Anorexie, boulimie et société

INTRODUCTION

À la fin des années 1970, l’anorexie mentale était encore une bizarrerie psychiatrique largement méconnue du grand public. Elle n’était alors l’affaire que d’une poignée de spécialistes appelés, d’une manière ou d’une autre, à œuvrer auprès de ces jeunes femmes qui, sans raison apparente, refusaient de se nourrir et maigrissaient à vue d’œil. On soupçonnait déjà que le problème puisse être (aussi) d’origine sociale – seulement, les disciplines outillées pour explorer la question ne s’y intéressaient que peu, ou pas du tout. Puis, en l’espace d’une décennie, la situation s’est radicalement transformée. L’anorexie a commencé à faire la une des revues à sensation, on la rencontrait dans les journaux, dans les romans, sur les plateaux de tournage. On s’en inquiétait à l’école et dans les familles. Avec la boulimie, qui a émergé un peu plus tard, elle est devenue l’un des risques bien connus de l’adolescence. On a rapidement associé, dans l’imagination populaire comme dans l’esprit des spécialistes, troubles alimentaires et obsession de la minceur. Cette dernière s’est par ailleurs continuellement renforcée au cours des dernières décennies. Les modèles à suivre sont de plus en plus maigres, tandis qu’être mince et être en santé deviennent progressivement équivalents (Guillen et Barr, 1994 ; Luff et Gray, 2009). Aujourd’hui encore, la popularité de l’anorexie – sans doute le plus glamour des troubles psychiatriques – ne se dément pas.
Le phénomène dans son ensemble pose nombre de questions liées à la sociologie. D’abord, pourquoi cette visibilité soudaine des troubles alimentaires alors que, malgré les apparences, il n’est pas certain que depuis les années 1970, leur incidence ait connu une augmentation aussi marquée qu’on aime le dire ? Il est vrai que la minceur, le contrôle du corps, l’esprit compétitif et le penchant pour la performance, caractéristiques de l’anorexie, entrent fortement en résonance avec les termes de la normativité contemporaine. Si la sociologie s’est tenue à l’écart du problème, d’autres disciplines se sont chargées d’élucider l’épineuse question de la relation entre anorexie, boulimie et société. Les diverses sciences médicales, la psychanalyse, les études féministes et les gender studies ont mis l’épaule à la roue, cherchant parfois dans la société des réponses aux questions sur les troubles alimentaires, parfois l’inverse. Il en résulte un ensemble de discours qui permet d’apercevoir une grande variété de représentations de ces troubles, mais aussi des individus qui en souffrent et des sociétés dans lesquelles ils surviennent. Ces discours seront l’objet de l’ouvrage dont j’expose ici les bases.
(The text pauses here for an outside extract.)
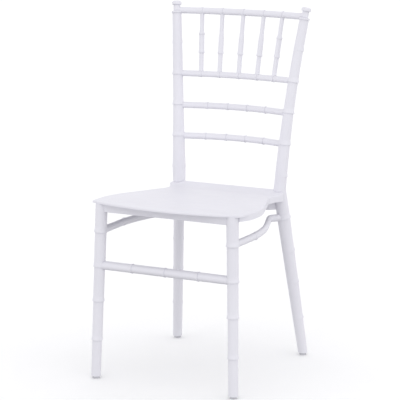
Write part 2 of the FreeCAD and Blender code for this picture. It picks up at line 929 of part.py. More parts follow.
def spindle_corners(length, with_high_ring):
    """Turned outline, tenon to tenon, along the line between the two rails' axes."""
    ring = "Sizes.spindle_ring_height"
    lip_radius = "Sizes.spindle_swell_dia / 2 + Sizes.small_ring_proud"
    lip = "Sizes.small_ring_lip"
    flare = f"{lip} + Sizes.small_ring_flare"
    tenon = "Sizes.spindle_tenon_dia / 2"
    foot = f"{housing('spindle_rail_dia', 'spindle_foot_dia'):.4f}"
    head = f"{length - housing('top_rail_dia', 'spindle_head_dia'):.4f}"
    corners = [
        ("0", "Sizes.spindle_tenon_stop"),
        (tenon, "Sizes.spindle_tenon_stop"),
        (tenon, foot),
        ("Sizes.spindle_foot_dia / 2", foot),
        ("Sizes.spindle_foot_dia / 2", ring),
        (lip_radius, ring),
        (lip_radius, f"{ring} + {lip}"),
        ("Sizes.spindle_swell_dia / 2", f"{ring} + {flare}"),
    ]
    if with_high_ring:
        high = "Sizes.spindle_high_ring_height"
        corners += [
            ("Sizes.spindle_swell_dia / 2", high),
            (lip_radius, high),
            (lip_radius, f"{high} + {lip}"),
            ("Sizes.spindle_head_dia / 2", f"{high} + {flare}"),
        ]
    else:
        corners += [
            ("Sizes.spindle_swell_dia / 2", "Sizes.spindle_swell_height"),
            ("Sizes.spindle_head_dia / 2", "Sizes.spindle_neck_height"),
        ]
    tip = f"{length:.4f} - Sizes.spindle_tenon_stop"
    corners += [("Sizes.spindle_head_dia / 2", head), (tenon, head), (tenon, tip), ("0", tip)]
    return corners


def spindle_numbers():
    """The spindles from left to right."""
    return range(1, len(spindle_shares()) + 1)


def spindle(number):
    low, high = spindle_line(number)
    is_outer = number in (spindle_numbers()[0], spindle_numbers()[-1])
    corners = spindle_corners((high - low).Length, is_outer)
    name = f"spindle_{number}"
    finish(turned_body(name + "_turned", corners, along(low, high - low)), name)


for spindle_number in spindle_numbers():
    spindle(spindle_number)


def spindle_housings(rail):
    """Stepped holes that take the spindles' ends, with clearance all round."""
    holes = []
    gap = size("tenon_end_gap")
    for number in spindle_numbers():
        low, high = spindle_line(number)
        axis = (high - low).normalize()
        if rail == "top_rail":
            start, inward, bar_dia = high, -axis, "spindle_head_dia"
        else:
            start, inward, bar_dia = low, axis, "spindle_foot_dia"
        outside = start + inward * size(rail + "_dia")
        floor = start + inward * housing(rail + "_dia", bar_dia)
        bottom = start + inward * (size("spindle_tenon_stop") - gap)
        bore = f"Sizes.spindle_tenon_dia + {SOCKET_GROW}"
        name = f"{rail}_{number}"
        holes.append(rod(name + "_seat", floor, outside, f"Sizes.{bar_dia} + {SOCKET_GROW}"))
        holes.append(rod(name + "_bore", bottom, outside, bore))
    return holes


def back_rail(name):
    """A rail between the posts: shoulders fitted to them, tenons, spindle sockets."""
    tools = list(POST_BLANKS.values())
    shaft = cut(name + "_shaft", RAIL_BLANKS[name], tools)
    rail = fuse(name + "_whole", [shaft] + rail_peg(name, "0", 0))
    if name not in ("top_rail", "spindle_rail"):
        return finish(rail, name)
    return cut(name + "_bored", rail, spindle_housings(name), name)


for rail_name in BOWS:
    back_rail(rail_name)


# Front stretcher


def stretcher_peg(name, grow, extra):
    z = size("stretcher_z")
    dia = f"Sizes.stretcher_tenon_dia + {grow}"
    pegs = []
    for side in SIDES:
        leg = leg_point(side, z)
        end = leg - Vector(side * (size("tenon_end_gap") - extra), 0, 0)
        root = leg - Vector(side * size("tenon_root"), 0, 0)
        pegs.append(rod(f"{name}_{SIDE_NAMES[side]}", root, end, dia))
    return pegs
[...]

Ce qui transparaît d’abord à la lecture des multiples écrits sur l’anorexie et la boulimie, c’est une impérieuse nécessité de faire sens du phénomène. Faire sens : j’entends par là octroyer une cohérence à ce qui en paraît dénué, ramener dans l’ordre social ce qui semble lui échapper et rendre accessible à la compréhension ce qui se montre, de prime abord, comme absurde et sans fondement. La tâche est, dans le cas présent, d’autant plus urgente que l’anorexie, la boulimie et les corps qui leur sont associés peuvent être interprétés comme un refus des règles qui régissent la vie en société. En fait, en mettant en cause l’alimentation, ces troubles s’attaquent à l’un des piliers anthropologiques du lien social et mettent en évidence les frontières du social normal et acceptable.
Lorsque j’ai entrepris d’explorer la littérature sur l’anorexie et la boulimie, je cherchais d’abord une conceptualisation du problème assez solide pour y asseoir ma réflexion et assez souple pour ne pas trahir la diversité des expériences singulières, que j’aurais documentées par une enquête de terrain. Or ce que je lisais soulevait continuellement de nouvelles questions et apportait bien peu de réponses. Cette littérature est devenue l’objet de mon enquête. Le problème y est principalement abordé à partir de trois points de vue : celui de la pathologie, où l’anorexie et la boulimie sont considérées comme la conséquence de conflits intrapsychiques ; celui de la culture, où elles sont présentées comme le fruit de normes sociales intrinsèquement problématiques ; et celui de la déviance, où l’on s’intéresse à la manière dont les anorexiques et les boulimiques dérogent des normes sociales et les mettent en cause. Chacun de ces points de vue rend compte d’un aspect particulier des troubles alimentaires. Cependant, aucun ne permet d’embrasser la totalité du phénomène. Ainsi, l’anorexie et la boulimie ne sont pas que des pathologies, mais elles sont comprises, traitées et souvent vécues comme telles.